At no time does she condone any of his actions; Griffin merely does this to help provide an understanding of how such behavior develops. The art of this technique being effective, however, is that Griffin interconnects all three stories so that the audience can grasp her concepts, and possibly incorporate those histories as well. In reading Susan Griffin, doors may be opened up to understand other authors and texts, with regard to it being a historical text. Richard Rodriguez is one author that already goes through history, but from an educational standpoint.

He discusses his childhood, and how coming from a working-class family influenced his process of learning. In his essay, he examines quite a bit of his family history, and his personal history as well.
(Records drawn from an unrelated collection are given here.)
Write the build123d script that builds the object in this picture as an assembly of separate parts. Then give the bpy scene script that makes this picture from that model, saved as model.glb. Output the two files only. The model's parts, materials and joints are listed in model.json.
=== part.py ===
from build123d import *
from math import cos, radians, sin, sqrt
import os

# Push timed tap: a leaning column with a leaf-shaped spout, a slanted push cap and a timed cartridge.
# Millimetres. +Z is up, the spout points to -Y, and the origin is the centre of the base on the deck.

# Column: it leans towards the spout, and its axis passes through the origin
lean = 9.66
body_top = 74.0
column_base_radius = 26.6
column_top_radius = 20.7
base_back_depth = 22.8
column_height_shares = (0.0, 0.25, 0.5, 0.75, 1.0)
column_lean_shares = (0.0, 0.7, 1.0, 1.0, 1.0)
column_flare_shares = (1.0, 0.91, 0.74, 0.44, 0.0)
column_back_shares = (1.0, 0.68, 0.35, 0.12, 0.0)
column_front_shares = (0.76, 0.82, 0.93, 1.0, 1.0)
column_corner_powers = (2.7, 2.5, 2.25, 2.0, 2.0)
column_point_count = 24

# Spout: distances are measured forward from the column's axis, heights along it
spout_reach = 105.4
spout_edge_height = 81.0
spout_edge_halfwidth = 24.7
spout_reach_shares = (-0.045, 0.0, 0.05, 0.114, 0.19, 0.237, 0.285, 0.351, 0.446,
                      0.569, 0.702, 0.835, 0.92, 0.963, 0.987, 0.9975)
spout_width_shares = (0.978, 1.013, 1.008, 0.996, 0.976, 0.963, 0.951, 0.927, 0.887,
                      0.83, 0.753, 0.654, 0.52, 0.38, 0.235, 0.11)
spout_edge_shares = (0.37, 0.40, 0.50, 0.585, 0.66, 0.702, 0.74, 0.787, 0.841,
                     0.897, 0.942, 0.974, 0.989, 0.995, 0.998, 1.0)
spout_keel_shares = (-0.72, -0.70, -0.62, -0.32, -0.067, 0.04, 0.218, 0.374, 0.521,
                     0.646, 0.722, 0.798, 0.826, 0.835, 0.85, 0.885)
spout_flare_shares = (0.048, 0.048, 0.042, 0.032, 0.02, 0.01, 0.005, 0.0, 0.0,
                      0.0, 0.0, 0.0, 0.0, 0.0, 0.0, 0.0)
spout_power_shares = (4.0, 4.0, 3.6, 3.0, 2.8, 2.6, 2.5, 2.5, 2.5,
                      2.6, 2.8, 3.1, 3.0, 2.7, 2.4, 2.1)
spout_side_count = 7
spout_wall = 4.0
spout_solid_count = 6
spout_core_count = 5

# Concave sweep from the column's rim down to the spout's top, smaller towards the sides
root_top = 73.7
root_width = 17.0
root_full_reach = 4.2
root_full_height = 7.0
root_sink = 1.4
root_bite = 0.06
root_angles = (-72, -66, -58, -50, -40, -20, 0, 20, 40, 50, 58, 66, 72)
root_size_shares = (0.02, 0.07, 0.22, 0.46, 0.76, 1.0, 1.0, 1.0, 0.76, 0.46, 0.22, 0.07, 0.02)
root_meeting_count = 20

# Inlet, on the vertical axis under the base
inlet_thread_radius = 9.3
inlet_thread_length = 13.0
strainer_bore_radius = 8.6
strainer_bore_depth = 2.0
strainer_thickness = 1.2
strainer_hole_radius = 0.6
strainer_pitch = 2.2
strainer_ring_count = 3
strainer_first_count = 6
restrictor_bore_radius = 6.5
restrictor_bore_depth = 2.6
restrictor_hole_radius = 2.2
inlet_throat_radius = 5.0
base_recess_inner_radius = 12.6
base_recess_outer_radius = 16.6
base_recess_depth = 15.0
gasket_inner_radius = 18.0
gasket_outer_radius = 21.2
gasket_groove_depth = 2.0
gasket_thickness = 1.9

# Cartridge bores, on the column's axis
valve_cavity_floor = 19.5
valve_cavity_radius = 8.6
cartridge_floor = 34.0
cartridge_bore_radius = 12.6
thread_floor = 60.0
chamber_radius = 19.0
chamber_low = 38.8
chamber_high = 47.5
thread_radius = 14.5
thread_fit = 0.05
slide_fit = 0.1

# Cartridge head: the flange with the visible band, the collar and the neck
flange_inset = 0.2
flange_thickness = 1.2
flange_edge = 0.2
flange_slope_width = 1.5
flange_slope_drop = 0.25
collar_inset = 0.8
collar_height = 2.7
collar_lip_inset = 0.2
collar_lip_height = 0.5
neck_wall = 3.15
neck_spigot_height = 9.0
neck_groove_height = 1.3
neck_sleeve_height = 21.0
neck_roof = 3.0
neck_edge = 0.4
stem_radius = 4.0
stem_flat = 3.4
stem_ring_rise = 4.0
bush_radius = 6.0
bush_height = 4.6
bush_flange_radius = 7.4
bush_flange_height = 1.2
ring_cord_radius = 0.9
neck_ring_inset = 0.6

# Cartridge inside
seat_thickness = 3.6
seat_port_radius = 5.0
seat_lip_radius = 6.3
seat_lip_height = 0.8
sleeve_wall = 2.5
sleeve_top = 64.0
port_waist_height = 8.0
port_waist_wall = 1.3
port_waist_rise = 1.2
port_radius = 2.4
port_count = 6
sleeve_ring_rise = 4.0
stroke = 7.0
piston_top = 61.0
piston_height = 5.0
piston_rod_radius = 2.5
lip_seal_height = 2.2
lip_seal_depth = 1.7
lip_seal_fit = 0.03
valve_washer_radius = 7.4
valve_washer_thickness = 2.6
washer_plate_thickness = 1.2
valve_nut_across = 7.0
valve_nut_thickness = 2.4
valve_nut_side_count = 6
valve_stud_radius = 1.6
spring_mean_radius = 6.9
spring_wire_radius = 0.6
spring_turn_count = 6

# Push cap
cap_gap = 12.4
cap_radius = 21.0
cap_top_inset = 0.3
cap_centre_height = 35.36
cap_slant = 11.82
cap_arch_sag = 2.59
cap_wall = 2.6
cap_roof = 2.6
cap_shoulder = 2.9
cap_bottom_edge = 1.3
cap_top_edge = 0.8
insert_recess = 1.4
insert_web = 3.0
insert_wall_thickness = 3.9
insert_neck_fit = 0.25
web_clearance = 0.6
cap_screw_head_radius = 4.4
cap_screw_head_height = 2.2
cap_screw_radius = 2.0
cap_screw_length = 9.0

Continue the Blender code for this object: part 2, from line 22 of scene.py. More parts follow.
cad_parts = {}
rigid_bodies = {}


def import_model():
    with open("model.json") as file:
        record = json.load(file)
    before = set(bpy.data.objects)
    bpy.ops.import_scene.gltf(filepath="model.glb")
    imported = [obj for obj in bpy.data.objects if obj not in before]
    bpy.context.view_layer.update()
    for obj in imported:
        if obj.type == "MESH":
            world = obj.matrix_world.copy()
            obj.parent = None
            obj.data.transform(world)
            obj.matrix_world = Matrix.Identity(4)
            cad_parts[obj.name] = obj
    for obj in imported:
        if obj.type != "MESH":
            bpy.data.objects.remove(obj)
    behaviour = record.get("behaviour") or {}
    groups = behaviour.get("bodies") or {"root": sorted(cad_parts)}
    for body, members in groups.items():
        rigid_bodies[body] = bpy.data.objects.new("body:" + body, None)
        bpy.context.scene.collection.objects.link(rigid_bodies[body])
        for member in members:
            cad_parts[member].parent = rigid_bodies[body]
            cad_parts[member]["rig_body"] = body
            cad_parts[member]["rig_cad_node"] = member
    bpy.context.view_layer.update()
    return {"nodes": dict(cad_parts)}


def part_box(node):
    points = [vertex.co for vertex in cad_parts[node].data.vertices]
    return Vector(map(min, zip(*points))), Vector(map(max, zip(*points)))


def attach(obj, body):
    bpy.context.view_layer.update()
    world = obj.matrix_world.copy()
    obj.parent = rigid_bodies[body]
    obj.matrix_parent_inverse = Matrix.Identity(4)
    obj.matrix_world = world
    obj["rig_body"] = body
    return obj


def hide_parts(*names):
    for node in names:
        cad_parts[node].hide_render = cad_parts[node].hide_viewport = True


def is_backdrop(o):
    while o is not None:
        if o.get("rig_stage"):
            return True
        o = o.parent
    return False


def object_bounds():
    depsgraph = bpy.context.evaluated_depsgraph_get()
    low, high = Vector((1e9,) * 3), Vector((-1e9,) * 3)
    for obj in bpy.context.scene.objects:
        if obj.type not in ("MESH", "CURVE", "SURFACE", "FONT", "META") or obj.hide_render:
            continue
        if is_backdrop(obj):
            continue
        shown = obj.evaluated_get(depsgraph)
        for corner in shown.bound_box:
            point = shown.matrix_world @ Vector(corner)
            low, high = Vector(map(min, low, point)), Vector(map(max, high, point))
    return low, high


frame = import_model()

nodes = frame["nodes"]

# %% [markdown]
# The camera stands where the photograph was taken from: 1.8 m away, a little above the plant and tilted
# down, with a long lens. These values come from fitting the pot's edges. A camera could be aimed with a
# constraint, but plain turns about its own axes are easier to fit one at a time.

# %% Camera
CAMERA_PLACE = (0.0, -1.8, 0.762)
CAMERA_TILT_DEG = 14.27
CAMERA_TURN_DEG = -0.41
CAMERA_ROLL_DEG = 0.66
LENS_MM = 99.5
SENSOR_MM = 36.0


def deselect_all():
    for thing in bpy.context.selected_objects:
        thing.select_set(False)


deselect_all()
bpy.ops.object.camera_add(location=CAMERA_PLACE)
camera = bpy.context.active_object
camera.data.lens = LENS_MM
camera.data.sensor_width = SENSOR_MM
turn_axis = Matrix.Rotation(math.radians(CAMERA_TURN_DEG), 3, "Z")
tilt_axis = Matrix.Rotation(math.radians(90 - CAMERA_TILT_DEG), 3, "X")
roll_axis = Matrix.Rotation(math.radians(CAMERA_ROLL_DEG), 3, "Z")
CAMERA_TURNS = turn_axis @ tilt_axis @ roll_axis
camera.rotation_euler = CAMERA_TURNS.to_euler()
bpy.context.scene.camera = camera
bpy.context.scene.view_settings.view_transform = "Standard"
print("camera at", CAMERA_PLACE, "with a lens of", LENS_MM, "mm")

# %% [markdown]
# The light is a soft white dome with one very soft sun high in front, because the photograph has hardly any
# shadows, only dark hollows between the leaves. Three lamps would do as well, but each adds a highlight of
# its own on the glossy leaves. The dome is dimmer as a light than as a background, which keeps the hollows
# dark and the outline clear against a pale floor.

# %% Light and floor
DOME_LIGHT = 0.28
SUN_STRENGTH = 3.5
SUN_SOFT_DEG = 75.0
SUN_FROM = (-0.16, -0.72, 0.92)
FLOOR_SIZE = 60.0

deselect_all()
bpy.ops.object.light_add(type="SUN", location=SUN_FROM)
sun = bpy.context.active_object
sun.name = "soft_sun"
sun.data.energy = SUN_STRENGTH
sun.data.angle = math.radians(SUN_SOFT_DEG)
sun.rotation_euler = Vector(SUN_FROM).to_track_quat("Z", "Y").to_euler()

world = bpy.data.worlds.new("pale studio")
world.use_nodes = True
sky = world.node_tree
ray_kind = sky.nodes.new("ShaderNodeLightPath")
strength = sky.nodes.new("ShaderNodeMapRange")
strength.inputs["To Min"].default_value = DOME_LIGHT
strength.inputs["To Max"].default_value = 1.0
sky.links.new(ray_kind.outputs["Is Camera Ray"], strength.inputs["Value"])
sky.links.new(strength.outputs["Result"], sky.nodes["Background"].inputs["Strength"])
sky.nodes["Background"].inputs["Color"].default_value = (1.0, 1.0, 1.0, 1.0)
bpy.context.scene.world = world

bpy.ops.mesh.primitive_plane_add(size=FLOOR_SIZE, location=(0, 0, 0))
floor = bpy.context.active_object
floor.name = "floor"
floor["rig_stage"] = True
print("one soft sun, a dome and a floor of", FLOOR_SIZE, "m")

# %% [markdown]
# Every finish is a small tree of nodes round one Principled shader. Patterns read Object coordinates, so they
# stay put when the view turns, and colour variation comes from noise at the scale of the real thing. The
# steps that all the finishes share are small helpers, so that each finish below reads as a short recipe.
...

In speaking of his family history, Rodriguez traces back to his parents in Mexico, and their move to America, and the struggle to keep their standards of living in America. He also explains what is was like growing p in a Mexican-American household. Incorporated with his family history, his personal history has a lot to do with his family as well.
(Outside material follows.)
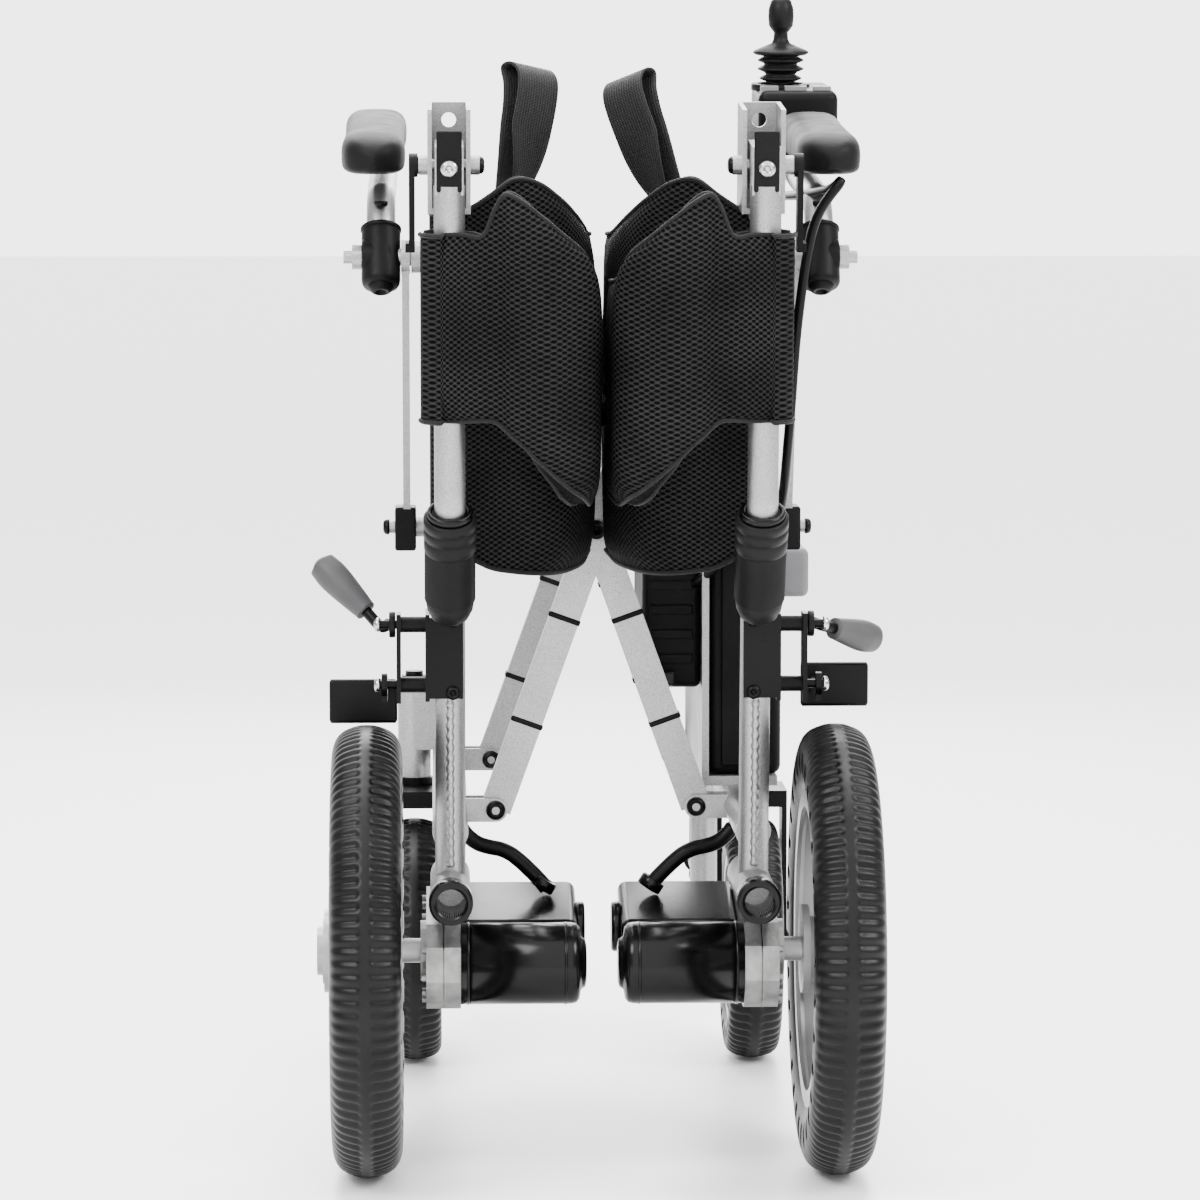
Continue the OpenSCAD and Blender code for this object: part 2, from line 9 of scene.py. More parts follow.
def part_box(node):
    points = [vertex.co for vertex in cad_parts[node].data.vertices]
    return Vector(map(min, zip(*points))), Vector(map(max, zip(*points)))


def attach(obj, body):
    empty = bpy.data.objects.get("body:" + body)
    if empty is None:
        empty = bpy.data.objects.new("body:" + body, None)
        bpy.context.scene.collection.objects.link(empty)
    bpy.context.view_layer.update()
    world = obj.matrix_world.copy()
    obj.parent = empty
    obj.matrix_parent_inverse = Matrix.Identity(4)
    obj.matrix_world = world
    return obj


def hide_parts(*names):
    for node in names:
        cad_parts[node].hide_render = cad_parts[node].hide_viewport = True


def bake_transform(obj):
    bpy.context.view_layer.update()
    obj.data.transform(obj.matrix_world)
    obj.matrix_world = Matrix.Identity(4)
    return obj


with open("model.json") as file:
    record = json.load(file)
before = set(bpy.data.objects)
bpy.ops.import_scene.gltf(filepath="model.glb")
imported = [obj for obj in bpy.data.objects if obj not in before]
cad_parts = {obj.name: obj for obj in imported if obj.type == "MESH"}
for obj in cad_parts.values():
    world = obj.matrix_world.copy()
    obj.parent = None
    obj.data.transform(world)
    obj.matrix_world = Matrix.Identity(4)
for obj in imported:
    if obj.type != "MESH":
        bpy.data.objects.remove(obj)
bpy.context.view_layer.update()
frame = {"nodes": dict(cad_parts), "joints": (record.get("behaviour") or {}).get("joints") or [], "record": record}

MM = 0.001
nodes = frame["nodes"]
record = frame["record"]
joints = {j["name"]: j for j in frame["joints"]}
mounts = {m["name"]: m for m in record["mounts"]}

# Driving places, read from the frame
AXLE_Y = sum(p.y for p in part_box("right_rear_tyre")) / 2
SIDE = mounts["right_anti_tip_socket"]["pos_m"][0]
LEAN = math.atan2(-joints["right_lower_back_fold"]["axis"][1], joints["right_lower_back_fold"]["axis"][2])
CANE_FOOT = Vector((0, AXLE_Y - 4 * MM, 202 * MM))
CANE_R = 10.5 * MM
ARM_PIVOT = Vector(joints["right_arm_flip"]["pos_m"])
TILT = math.atan2(joints["stick_side"]["axis"][2], joints["stick_side"]["axis"][1])
STICK = Vector(joints["stick_side"]["pos_m"])
UPPER_Y = -64
SIDES = (("left", -1), ("right", 1))


# ---- places ----
def at(s, x, y, z):
    """Millimetres outboard of a side frame, ahead of the rear axle and up."""
    return Vector((s * (SIDE + x * MM), AXLE_Y + y * MM, z * MM))


def on_cane(s, x, y, z):
    """Millimetres in the leaning frame of a back cane."""
    turn = Matrix.Rotation(LEAN, 3, "X")
    return Vector((s * SIDE, 0, 0)) + CANE_FOOT + turn @ Vector((s * x * MM, y * MM, z * MM))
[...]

Rodriguez began to not like his background and roots at an early age. In many ways, he wanted to discard the Mexican persona and develop and keep an American one. Griffin talks about this subject in “Our Secret”. Griffin could be considering what could happen when Rodriguez tries to shed being Mexican, “ At a certain age we begin to define ourselves, to choose an image of who we are. I am this and not that, we say, attempting thus to erase whatever is within us that does not fit our idea of who Rodriguez hides himself behind an image of what he thinks he should be, but not who he really is.

He even has a central theme of a “scholarship boy”, a concept which he did not surmise. One aspect of his essay, perhaps not seen before, is the combining of his family and personal history into his world history. Both his family and personal history are already interlocked with world history with his family’s migration to America, ironically around the same time that Susan Griffin talks about. And while the war was not in the America’s, they must have had to endure racism, and hardships in coming to the United States.
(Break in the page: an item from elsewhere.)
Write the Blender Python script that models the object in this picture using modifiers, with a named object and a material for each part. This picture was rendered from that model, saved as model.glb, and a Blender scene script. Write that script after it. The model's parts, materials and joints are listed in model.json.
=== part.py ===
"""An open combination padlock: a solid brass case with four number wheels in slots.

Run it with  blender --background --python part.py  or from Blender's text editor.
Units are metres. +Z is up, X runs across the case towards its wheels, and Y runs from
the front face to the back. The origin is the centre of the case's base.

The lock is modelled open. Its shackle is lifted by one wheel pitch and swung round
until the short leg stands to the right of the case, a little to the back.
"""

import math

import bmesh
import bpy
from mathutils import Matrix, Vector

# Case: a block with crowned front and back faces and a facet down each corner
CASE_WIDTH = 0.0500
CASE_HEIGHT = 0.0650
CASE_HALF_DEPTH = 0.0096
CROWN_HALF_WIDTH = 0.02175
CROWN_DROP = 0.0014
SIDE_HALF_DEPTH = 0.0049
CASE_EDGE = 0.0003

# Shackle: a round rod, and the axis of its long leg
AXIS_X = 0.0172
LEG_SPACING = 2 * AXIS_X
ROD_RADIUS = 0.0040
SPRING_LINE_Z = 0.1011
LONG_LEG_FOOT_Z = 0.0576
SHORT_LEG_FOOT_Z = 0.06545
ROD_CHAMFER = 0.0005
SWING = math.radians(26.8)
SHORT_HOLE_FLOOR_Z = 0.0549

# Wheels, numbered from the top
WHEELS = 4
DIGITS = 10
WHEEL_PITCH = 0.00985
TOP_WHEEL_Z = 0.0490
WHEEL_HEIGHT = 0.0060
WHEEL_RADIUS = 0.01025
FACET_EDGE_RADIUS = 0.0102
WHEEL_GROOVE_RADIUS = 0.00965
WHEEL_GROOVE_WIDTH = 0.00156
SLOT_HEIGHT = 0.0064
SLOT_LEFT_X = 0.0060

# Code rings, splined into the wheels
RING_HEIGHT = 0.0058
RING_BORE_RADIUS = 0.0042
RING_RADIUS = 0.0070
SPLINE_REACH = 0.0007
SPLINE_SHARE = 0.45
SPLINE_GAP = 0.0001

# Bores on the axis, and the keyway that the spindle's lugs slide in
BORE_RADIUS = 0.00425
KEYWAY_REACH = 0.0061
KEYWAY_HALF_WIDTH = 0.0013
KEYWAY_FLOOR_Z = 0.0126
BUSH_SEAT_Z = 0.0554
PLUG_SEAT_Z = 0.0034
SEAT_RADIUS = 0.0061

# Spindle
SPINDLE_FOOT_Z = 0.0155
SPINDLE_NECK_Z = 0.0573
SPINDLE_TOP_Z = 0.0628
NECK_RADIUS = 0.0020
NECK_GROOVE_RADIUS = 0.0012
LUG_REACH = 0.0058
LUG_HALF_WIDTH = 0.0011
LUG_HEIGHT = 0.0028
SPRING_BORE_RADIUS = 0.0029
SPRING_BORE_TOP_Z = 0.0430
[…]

Another author that can be looked at through Griffin’s eyes in a historical perspective is Ralph Ellison’s “Extravagance of Laughter”. What is interesting about looking at these two essays is that not only the histories, but a lot of the major themes as well are in both essays. Ellison has a vast personal history, and surrounding that is world history, however there is not a lot of evidence of family history. His personal history begins with his journey from the South to the North in the early nineteenth century.

He talks of accounts of racism he encountered in both places, which falls into the larger picture of world history. His remembrances of those racist happenings were occurring throughout the country at that time. Ellison incorporates so much personal history with world history that it becomes difficult to distinguish which is personal history, and which is world history. One of the themes that stay current throughout both essays, however, is constant effort to hide the truth. Ellison had a difficult time admitting and realizing his true place in society.

He wore “masks” to cover how he really felt, to accommodate whatever situation he was in. When Griffin talks about places in the family, she speaks of masks as well. She said, I think of it now as a mask, not an animated mask that expresses the essence of the inner truth, but a mask that falls like dead weight over the human face, making flesh a stationary object. (pg. 323) Both Ellison and Griffin felt trapped in this mask, and it took only self-revelation in both authors to free themselves of that mask. The revelation hit Ellison during a play and Griffin after learning about her family..

All three authors of these essays are in a sense, historians. They wrote about events that are in history, which makes the essays about history. However, these are all great works, and are being used to help explore the ways of writing history. Thus, in the context of which they are being used, they are all history. Themes about finding the truth within the self are current throughout works, and different types of histories are explored; making these text much more than just about history; they have become history.

Ralph Ellison once said, The way [one] expresses both the agony of life and the possibility of conquering it through is the sheer toughness of the spirit. They fall short of tragedy only in that they provide no solution, offer no scapegoat but the self…” (pg. 143) Each author demonstrates the toughness of the spirit, and provide no solution, as history never does. It is up to the individual to decide whether history will repeat itself, or whether or not a scapegoat will be found. However, Griffin, Rodriguez, and Ellison all did their part in providing possible solutions. …for history.